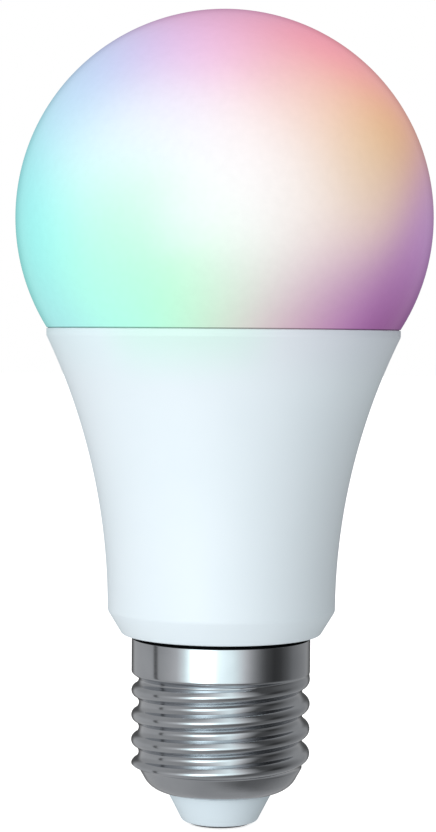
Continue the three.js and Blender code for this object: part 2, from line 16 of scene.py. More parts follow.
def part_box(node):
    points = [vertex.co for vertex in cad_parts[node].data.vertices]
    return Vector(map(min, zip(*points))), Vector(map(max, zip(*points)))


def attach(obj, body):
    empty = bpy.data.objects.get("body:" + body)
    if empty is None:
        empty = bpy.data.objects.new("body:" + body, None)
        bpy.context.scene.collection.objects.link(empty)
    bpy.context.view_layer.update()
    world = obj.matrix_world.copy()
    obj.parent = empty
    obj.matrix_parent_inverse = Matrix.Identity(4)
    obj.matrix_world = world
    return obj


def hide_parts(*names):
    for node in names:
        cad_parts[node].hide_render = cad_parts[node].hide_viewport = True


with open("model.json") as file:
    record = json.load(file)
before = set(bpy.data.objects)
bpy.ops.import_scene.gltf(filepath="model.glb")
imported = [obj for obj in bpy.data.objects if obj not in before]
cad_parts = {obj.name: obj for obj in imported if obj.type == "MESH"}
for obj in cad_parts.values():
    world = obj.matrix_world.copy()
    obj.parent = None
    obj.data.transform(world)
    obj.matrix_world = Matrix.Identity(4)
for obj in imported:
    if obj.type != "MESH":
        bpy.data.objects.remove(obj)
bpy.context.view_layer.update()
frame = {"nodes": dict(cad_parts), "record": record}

MM = 0.001
TURN = 2 * math.pi


def corners(node):
    """A CAD node's lowest and highest corner, in millimetres."""
    low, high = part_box(node)
    return low / MM, high / MM


# ---------- sizes, from the frame where it has them ----------
dome_low, dome_high = corners("diffuser_dome")
housing_low, housing_high = corners("housing_shell")
cap_low, cap_high = corners("screw_cap_shell")
insulator_high = corners("cap_insulator")[1]
contact_high = corners("centre_contact")[1]

GLOBE_RADIUS = dome_high.x
GLOBE_SEMI_HEIGHT = 30.05
GLOBE_CENTRE_Z = dome_high.z - GLOBE_SEMI_HEIGHT
GLOBE_WALL = 1.2
GLOBE_SEAM_Z = 72.2
GLOBE_ROOT_Z = 72.7  # the globe's hollow ends here and its neck begins
GROOVE_RADIUS = 25.5
NECK_OUTER = 23.6
NECK_INNER = 22.5
NECK_TOP_Z = 71.3
BEAD_RADIUS = 24.05
BEAD_Z = 71.2
BEAD_HALF = 0.3

RIM_RADIUS = housing_high.x
RIM_TOP_Z = housing_high.z
RIM_BOTTOM_Z = 71.1
LEAK_END_Z = 63.1  # the globe's light, painted on the housing, tints it down to here
FLANK_RADIUS = 92
WAIST_RADIUS = 16.6
WAIST_Z = 31.2
LIP_RADIUS = 14.5
LIP_Z = 27.75
HOUSING_WALL = 1.4
SOCKET_RADIUS = 23.9
LEDGE_Z = 69.2
FLOOR_Z = 29.4
SPIGOT_OUTER = 11.4
SPIGOT_INNER = 10.2

CREST_RADIUS = cap_high.x
THREAD_DEPTH = 1.096
THREAD_ROUND = 1.025  # radius of the crest's and the root's arcs
THREAD_PITCH = 3.629
THREAD_END_Z = 8.2
SHADE_FADE = 6  # the insulator's painted shade ends this far above the cap's lip
THREAD_FADE = 0.6
FIRST_CREST_Z = 19.4  # on the lamp's left side
COLLAR_Z = 22.3
COLLAR_BLEND = 1.2
CAP_BORE = 11.65
CAP_BORE_Z = 9.2
CAP_WALL = 0.35
BOWL_CENTRE = (7.7, 8.2)
BOWL_SEMI_AXES = (3.8, 3.4)
BOWL_LIP_RADIUS = 7.75
BOWL_CONE_ANGLE = math.degrees(0.44)  # above it the bowl is a cone up to the thread's end
FOOT_Z = 0.35
FOOT_RADIUS = 5.5
INSULATOR_NECK = 7.45
INSULATOR_NECK_Z = (4.1, 5.2)
FLANGE_Z = 5.75
PIN_HOLE_RADIUS = 1.35
CONTACT_EDGE = 0.2
SHANK_RADIUS = 1.1

SIDES = 192  # round the fine turned shells
CREASE = math.radians(34)  # edges sharper than this stay hard
SAME = 1e-6  # lengths closer than this are the same

# ---------- camera ----------
CAMERA_PLACE = (-0.71, -321, 70.7)
CAMERA_DOWN = math.radians(2)
CAMERA_ROLL = math.radians(0.47)
LENS = 95.4
SENSOR = 36


def make_camera():
    data = bpy.data.cameras.new("camera")
    data.lens = LENS
    data.sensor_width = SENSOR
    camera = bpy.data.objects.new("camera", data)
    bpy.context.scene.collection.objects.link(camera)
    camera.location = Vector(CAMERA_PLACE) * MM
    look = Euler((math.pi / 2 - CAMERA_DOWN, 0, 0)).to_matrix()
    roll = Matrix.Rotation(CAMERA_ROLL, 3, "Z")
    camera.rotation_euler = (look @ roll).to_euler()
    data.clip_start = 0.01
    data.clip_end = 20
    bpy.context.scene.camera = camera


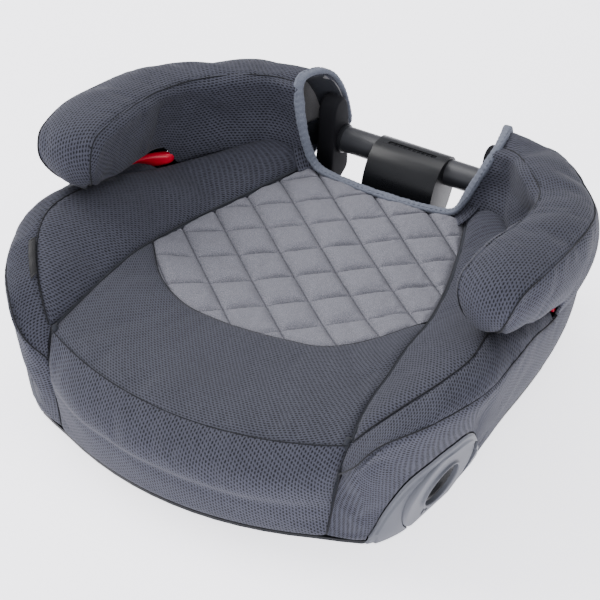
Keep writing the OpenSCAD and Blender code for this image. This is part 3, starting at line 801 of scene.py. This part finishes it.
════
Search the listing above for the string "code". Copy every line that contains it.

Continue the three.js and Blender code for this object: part 2, from line 16 of scene.py. More parts follow.
Keep writing the OpenSCAD and Blender code for this image. This is part 3, starting at line 801 of scene.py. This part finishes it.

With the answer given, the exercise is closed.